> [EXERCISE DIRECTIONS]
The required output is a word-for-word copy of the lines from the line bearing "place() frame_tube();" through the line bearing "record = json.load(file)", inclusive, and no other lines.

> [DATA]
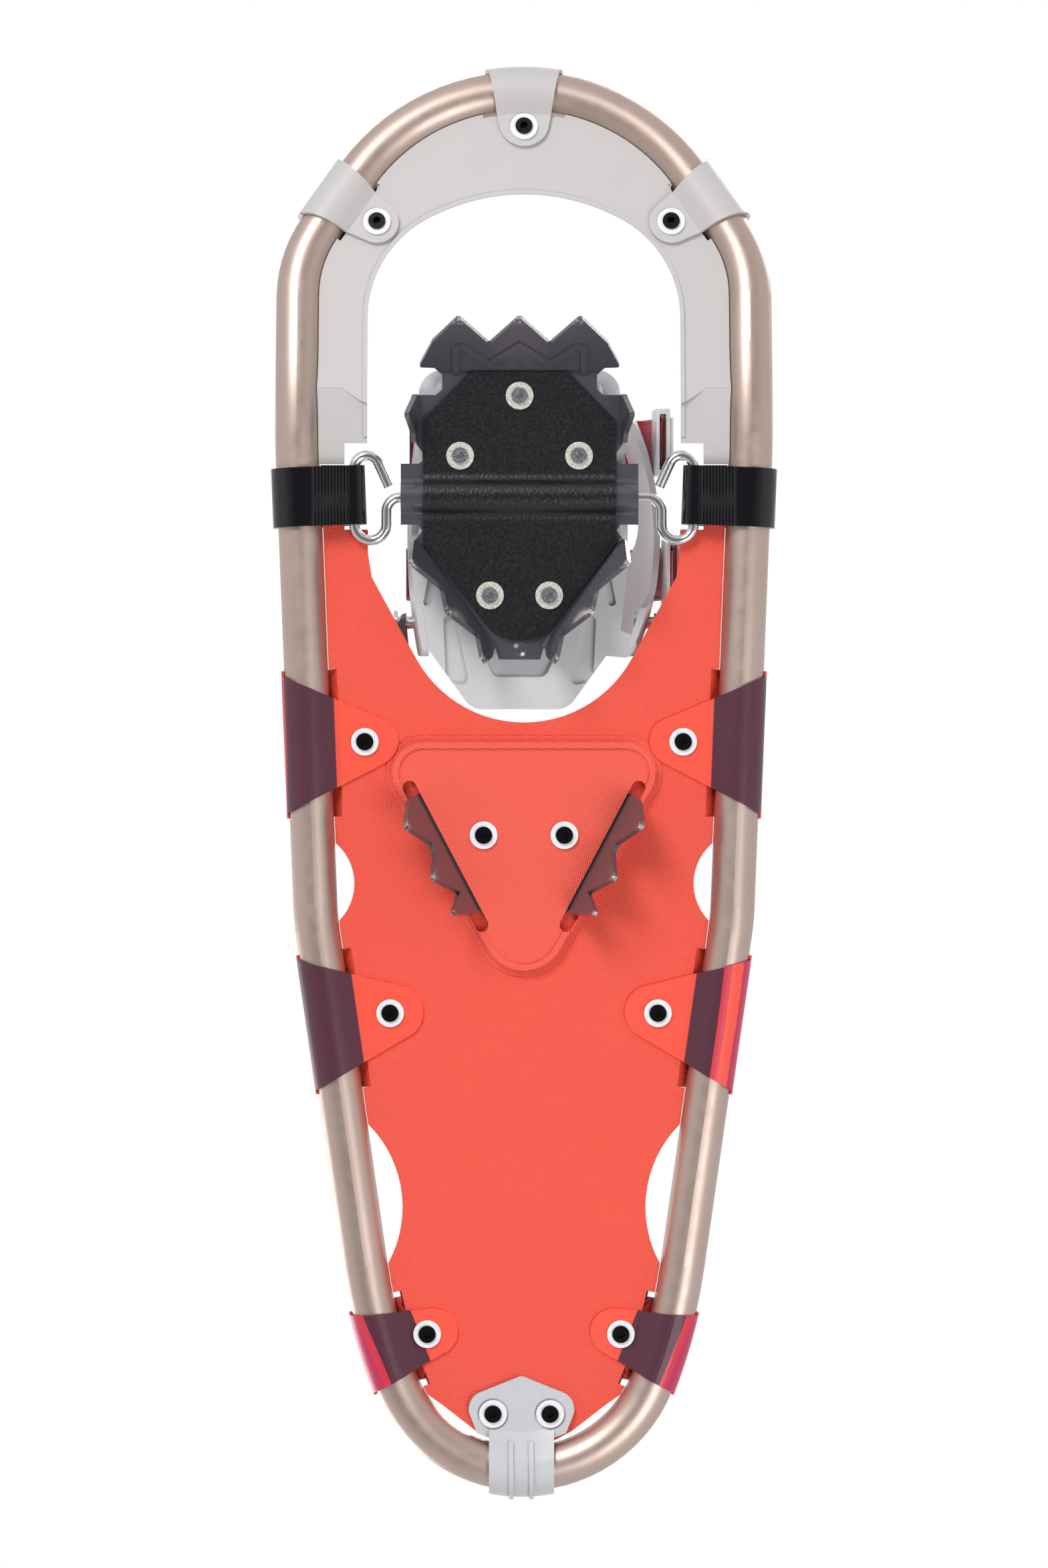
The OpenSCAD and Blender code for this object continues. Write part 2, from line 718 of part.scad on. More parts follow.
module axle_bushings()
    color([0.90, 0.90, 0.91])
    translate([bind_x, 0, 0]) for (x = [-ear_half, ear_half - 12])
        translate([x, axle_y, axle_z]) rotate([0, 90, 0]) difference() {
            cylinder(h = 12, r = bush_r);
            translate([0, 0, -1]) cylinder(h = 14, r = rod_r + 0.05);
        }

// ---------------------------------------------------------------- binding base and wings

wing_y = -101;
bulge_r = 70;
bulge_z = 18;

// Wall of a side wing: bulges outward in plan and in height.
module wing_wall(plan_r, out_x)
    translate([out_x - plan_r, wing_y, 0]) rotate(-90) rotate_extrude(angle = 180)
        intersection() {
            translate([plan_r - bulge_r, bulge_z]) difference() {
                circle(bulge_r);
                circle(bulge_r - wing_t);
            }
            translate([plan_r - bulge_r / 2, -10]) square([bulge_r, 90]);
        }

// Side view of a wing, y along and z up.
module wing_side() {
    difference() {
        tangent_hull([[-157, 4, 4], [-56, 4, 4], [-63, 30, 9], [-80, 57, 8], [-140, 46, 8],
            [-153, 26, 8]]);
        // dip between the two lobes, and the arch over the pivot
        translate([-111, 66]) circle(21);
        tangent_hull([[-137, -6, 12], [-82, -6, 12], [-90, 9, 12], [-127, 9, 12]]);
        // slots for the webbing
        tangent_hull([[-151, 46.4, 2.1], [-129, 46.4, 2.1]]);
        tangent_hull([[-98, 57, 1.6], [-76, 57, 1.6]]);
    }
}

module base_outline() {
    tangent_hull([[-31, -158.5, 10], [31, -158.5, 10], [38, -118, 6], [38, -88, 6], [35, -62, 6],
        [15, -39.5, 9], [-15, -39.5, 9], [-35, -62, 6], [-38, -88, 6], [-38, -118, 6]]);
    // ears that carry the right wing
    tangent_hull([[28, -157.5, 8.8], [37.5, -152.5, 7]]);
    tangent_hull([[28, -60, 7], [42.5, -56.5, 5]]);
}

module base_slab() {
    translate([0, 0, base_z]) linear_extrude(base_t) base_outline();
    // thick middle that carries the crampon
    translate([0, 0, axle_z + 0.05]) linear_extrude(base_z - axle_z)
        tangent_hull([[-26, -158, 8], [26, -158, 8], [36, -118, 5], [36, -101, 5],
            [0, -74, 19], [-36, -101, 5], [-36, -118, 5]]);
}

module base_pockets()
    translate([0, 0, base_z - 10]) linear_extrude(12.2) {
        tangent_hull([[-14, -58, 3], [14, -58, 3], [8, -47.5, 4], [-8, -47.5, 4]]);
        both_sides() {
            tangent_hull([[23.5, -43, 2.6], [28.5, -66, 2.6], [27.5, -44, 2.6]]);
            tangent_hull([[36, -82, 1.6], [37.6, -74, 1.6]]);
        }
    }

module binding_base() {
    color([0.84, 0.84, 0.83])
    translate([bind_x, 0, 0]) difference() {
        union() {
            difference() {
                base_slab();
                base_pockets();
            }
            intersection() {
                union() {
                    wing_wall(120, 57.8);
                    mirror([1, 0, 0]) wing_wall(260, 46.2);
                }
                translate([-100, 0, 0]) rotate([90, 0, 90]) linear_extrude(200) wing_side();
            }
            // tread bars under the sole
            for (y = [-150, -143, -99, -92, -68, -61, -54])
                translate([-26, y, base_top - eps]) cube([52, 2.4, 1]);
            // flat bed under the ball of the foot
            translate([0, 0, base_top - eps]) linear_extrude(1)
                tangent_hull([[-23, -125, 3], [23, -125, 3], [23, -108, 3], [-23, -108, 3]]);
        }
        translate([-80, axle_y, axle_z]) rotate([0, 90, 0]) cylinder(h = 160, r = channel_r);
        binding_rivet_places() {
            translate([0, 0, -20]) cylinder(h = 40, r = rivet_hole_r);
            translate([0, 0, base_top - 1.45]) cylinder(h = 4, r = 4.7);
        }
        // holes for the heel strap pivots
        heel_pivot_line() cylinder(h = 200, r = 2.55);
    }
}

// ---------------------------------------------------------------- webbing and sliders

toe_web_y = -151;
instep_web_y = -98;
web_w = 22;
toe_web_path = [[58.8, 12], [57.5, 24], [55.9, 34], [53.4, 42], [49.8, 46.1], [44, 46.4], [38, 46.6],
    [35.2, 50.5], [31.5, 62], [23.5, 73.5], [12, 80], [-3, 81.5], [-16, 77.5], [-24.5, 69], [-28, 58],
    [-29.9, 50], [-33.6, 46.6], [-39.4, 46.3], [-42.8, 42.6], [-44.8, 36]];
instep_web_path = [[63.5, 10], [61.4, 24], [59.4, 38], [55.2, 48.5], [47.5, 59], [40, 74], [28, 87],
    [12, 94.5], [-4, 95], [-19, 89], [-29, 78], [-34, 66], [-36.6, 59], [-43, 51], [-46.4, 43]];

module webbing(path, y)
    translate([bind_x, y + web_w, 0]) rotate([90, 0, 0]) linear_extrude(web_w)
        strip2d(path, web_t);

module toe_webbing() color([0.80, 0.05, 0.16]) webbing(toe_web_path, toe_web_y);

module instep_webbing() color([0.80, 0.05, 0.16]) webbing(instep_web_path, instep_web_y);

// Sleeve round the webbing with a gripping lip; local x is outward, z along the webbing.
module slider()
    difference() {
        union() {
            translate([-2.6, -2.5, 0]) cube([5.6, web_w + 5, 14]);
            translate([2.9, 1, 1]) cube([1.6, web_w - 2, 3]);
            translate([2.9, 1, 6]) cube([1.2, web_w - 2, 2]);
            translate([2.9, 1, 10]) cube([1.2, web_w - 2, 2]);
        }
        translate([-1.3, -0.4, -1]) cube([2.6, web_w + 0.8, 16]);
    }

module toe_slider()
    color([0.88, 0.88, 0.88])
    translate([bind_x + 58.65, toe_web_y, 13]) rotate([0, -6.5, 0]) slider();

module instep_slider()
    color([0.88, 0.88, 0.88])
    translate([bind_x + 63.0, instep_web_y, 13]) rotate([0, -8.5, 0]) slider();

// ---------------------------------------------------------------- heel strap

heel_tilt = 9;
heel_pivot_y = -66;
heel_pivot_z = 15;
heel_ends = [[-46.6, heel_pivot_y, 3], [55.3, heel_pivot_y, 3]];

module heel_pivot_line()
    translate([-100, heel_pivot_y, heel_pivot_z]) rotate([0, 90, 0]) children();

module heel_strap_plan() {
    t = heel_strap_t;
    difference() {
        tangent_hull([[heel_ends[0][0], heel_pivot_y, t], [heel_ends[1][0], heel_pivot_y, t],
            [2, 48, 38 + t]]);
        tangent_hull([[heel_ends[0][0], heel_pivot_y, 0], [heel_ends[1][0], heel_pivot_y, 0],
            [2, 48, 38]]);
        translate([heel_ends[0][0], heel_pivot_y - 30])
            square([heel_ends[1][0] - heel_ends[0][0], 31]);
    }
}

module heel_tilted()
    translate([0, heel_pivot_y, heel_pivot_z]) rotate([heel_tilt, 0, 0])
        translate([0, -heel_pivot_y, -heel_pivot_z]) children();

// Narrow arms and a deeper cup behind the heel.
module heel_strap() {
    color([0.36, 0.33, 0.32])
    translate([bind_x, 0, 0]) heel_tilted() difference() {
        union() {
            translate([0, 0, heel_pivot_z - 8]) linear_extrude(16) heel_strap_plan();
            translate([0, 0, heel_pivot_z - 11]) linear_extrude(30) intersection() {
                heel_strap_plan();
                translate([-60, 34]) square([120, 80]);
            }
        }
        // sloping shoulders of the cup
        translate([-100, 34, heel_pivot_z + 8]) rotate([42, 0, 0]) cube([200, 60, 40]);
        heel_pivot_line() cylinder(h = 200, r = 2.55);
        // adjusting holes
        for (y = [-44 : 9 : -17])
            translate([-100, y, heel_pivot_z]) rotate([0, 90, 0]) cylinder(h = 200, r = 2);
    }
}

module heel_pivot(x, dir)
    translate([x, heel_pivot_y, heel_pivot_z]) rotate([0, 90 * dir, 0]) {
        translate([0, 0, -7.5]) cylinder(h = 11, r = 2.5);
        translate([0, 0, 3.4]) cylinder(h = 1.4, r = 5);
        translate([0, 0, -8.7]) cylinder(h = 1.4, r = 5);
    }

module heel_pivots()
    color([0.72, 0.73, 0.74])
    translate([bind_x, 0, 0]) {
        heel_pivot(heel_ends[1][0], 1);
        heel_pivot(heel_ends[0][0], -1);
    }

// ---------------------------------------------------------------- heel buckle and lever

buckle_y = 4;
buckle_len = 34;
buckle_h = 20;
pin_r = 1.5;
pin_at = [6.2, 6 - buckle_len / 2];
arm_angle = 7.5;         // how far the right arm turns inward

// Frame on the right arm: x outward from the arm's outer face, y along the arm, z up.
module on_arm()
    translate([bind_x, 0, 0]) heel_tilted()
        translate([49.5, buckle_y, heel_pivot_z + 1]) rotate(arm_angle) children();

module heel_buckle() {
    color([0.88, 0.88, 0.88])
    on_arm() difference() {
        union() {
            translate([0, -buckle_len / 2, -buckle_h / 2]) cube([4, buckle_len, buckle_h]);
            for (z = [-buckle_h / 2, buckle_h / 2 - 3])
                translate([3.5, -buckle_len / 2, z]) linear_extrude(3)
                    tangent_hull([[0, 2.5, 2], [2.7, 6, 3.2], [0, 11, 2]]);
        }
        translate([pin_at[0], pin_at[1], -30]) cylinder(h = 60, r = pin_r);
        // recess under the lever
        translate([2.6, -buckle_len / 2 + 1, -buckle_h / 2 + 3]) cube([10, 40, buckle_h - 6]);
    }
}

module lever_pin()
    color([0.70, 0.71, 0.72])
    on_arm() translate([pin_at[0], pin_at[1], -buckle_h / 2])
        cylinder(h = buckle_h, r = pin_r - 0.02);

module heel_lever() {
    color([0.30, 0.29, 0.29])
    on_arm() difference() {
        translate([0, 0, -6.6]) linear_extrude(13.2) {
            translate(pin_at) circle(2.9);
            tangent_hull([[6.6, pin_at[1] + 1, 1.8], [6.2, 12, 1.8]]);
            tangent_hull([[6.2, 12, 1.8], [8.2, 18, 1.3]]);
        }
        translate([pin_at[0], pin_at[1], -30]) cylinder(h = 60, r = pin_r + 0.05);
    }
}

// ---------------------------------------------------------------- parts

place() frame_tube();
place() toe_deck();
place() deck();
place() heel_patch();
place() heel_crampon();
place() tail_clip();
place() strap_left();
place() strap_right();
place() axle_rod();
place() toe_rivets();
place() toe_washers();
place() deck_rivets();
place() deck_washers();
place() heel_rivets();
place() heel_washers();
place() clip_rivets();
place() clip_washers();
place() toe_crampon();
place() pivot_plate();
place() axle_bushings();
place() binding_base();
place() binding_rivets();
place() binding_washers();
place() toe_webbing();
place() instep_webbing();
place() toe_slider();
place() instep_slider();
place() heel_strap();
place() heel_pivots();
place() heel_buckle();
place() heel_lever();
place() lever_pin();
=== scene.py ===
"""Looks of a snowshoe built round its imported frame. Metres, +Z up, toe towards -Y."""

import json
import math

import bmesh
import bpy
import numpy as np
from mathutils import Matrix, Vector


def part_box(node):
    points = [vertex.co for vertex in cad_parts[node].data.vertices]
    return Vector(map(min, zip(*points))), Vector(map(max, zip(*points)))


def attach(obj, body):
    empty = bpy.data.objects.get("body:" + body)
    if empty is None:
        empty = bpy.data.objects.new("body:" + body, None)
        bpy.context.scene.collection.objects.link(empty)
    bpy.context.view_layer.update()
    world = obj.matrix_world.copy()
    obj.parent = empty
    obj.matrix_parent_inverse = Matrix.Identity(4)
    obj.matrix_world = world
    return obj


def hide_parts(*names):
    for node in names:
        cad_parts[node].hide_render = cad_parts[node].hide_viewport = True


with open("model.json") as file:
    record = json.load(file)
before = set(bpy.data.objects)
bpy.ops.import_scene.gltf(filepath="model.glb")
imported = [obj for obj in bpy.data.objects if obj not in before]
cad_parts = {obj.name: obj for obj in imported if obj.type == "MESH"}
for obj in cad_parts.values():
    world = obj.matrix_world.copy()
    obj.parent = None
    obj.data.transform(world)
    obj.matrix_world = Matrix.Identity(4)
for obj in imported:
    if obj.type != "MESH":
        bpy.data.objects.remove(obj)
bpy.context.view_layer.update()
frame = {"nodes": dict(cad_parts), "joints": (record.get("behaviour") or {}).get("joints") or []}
nodes = frame["nodes"]

MM = 0.001
joints = {j["name"]: j for j in frame["joints"]}
pivot = Vector(joints["binding_pivot"]["pos_m"])
AXLE_Y, AXLE_Z = -116.3, -4.2          # the pivot wire in the part's own millimetres
SHIFT_Y = pivot.y - AXLE_Y * MM
TUBE_Z = pivot.z - AXLE_Z * MM         # height of the frame tube's axis
BIND_X = -1.8                          # middle line of the binding, mm
DECK_Z, DECK_T = -1.5, 1.0             # deck's underside and thickness, mm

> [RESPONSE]
place() frame_tube();
place() toe_deck();
place() deck();
place() heel_patch();
place() heel_crampon();
place() tail_clip();
place() strap_left();
place() strap_right();
place() axle_rod();
place() toe_rivets();
place() toe_washers();
place() deck_rivets();
place() deck_washers();
place() heel_rivets();
place() heel_washers();
place() clip_rivets();
place() clip_washers();
place() toe_crampon();
place() pivot_plate();
place() axle_bushings();
place() binding_base();
place() binding_rivets();
place() binding_washers();
place() toe_webbing();
place() instep_webbing();
place() toe_slider();
place() instep_slider();
place() heel_strap();
place() heel_pivots();
place() heel_buckle();
place() heel_lever();
place() lever_pin();
=== scene.py ===
"""Looks of a snowshoe built round its imported frame. Metres, +Z up, toe towards -Y."""

import json
import math

import bmesh
import bpy
import numpy as np
from mathutils import Matrix, Vector


def part_box(node):
    points = [vertex.co for vertex in cad_parts[node].data.vertices]
    return Vector(map(min, zip(*points))), Vector(map(max, zip(*points)))


def attach(obj, body):
    empty = bpy.data.objects.get("body:" + body)
    if empty is None:
        empty = bpy.data.objects.new("body:" + body, None)
        bpy.context.scene.collection.objects.link(empty)
    bpy.context.view_layer.update()
    world = obj.matrix_world.copy()
    obj.parent = empty
    obj.matrix_parent_inverse = Matrix.Identity(4)
    obj.matrix_world = world
    return obj


def hide_parts(*names):
    for node in names:
        cad_parts[node].hide_render = cad_parts[node].hide_viewport = True


with open("model.json") as file:
    record = json.load(file)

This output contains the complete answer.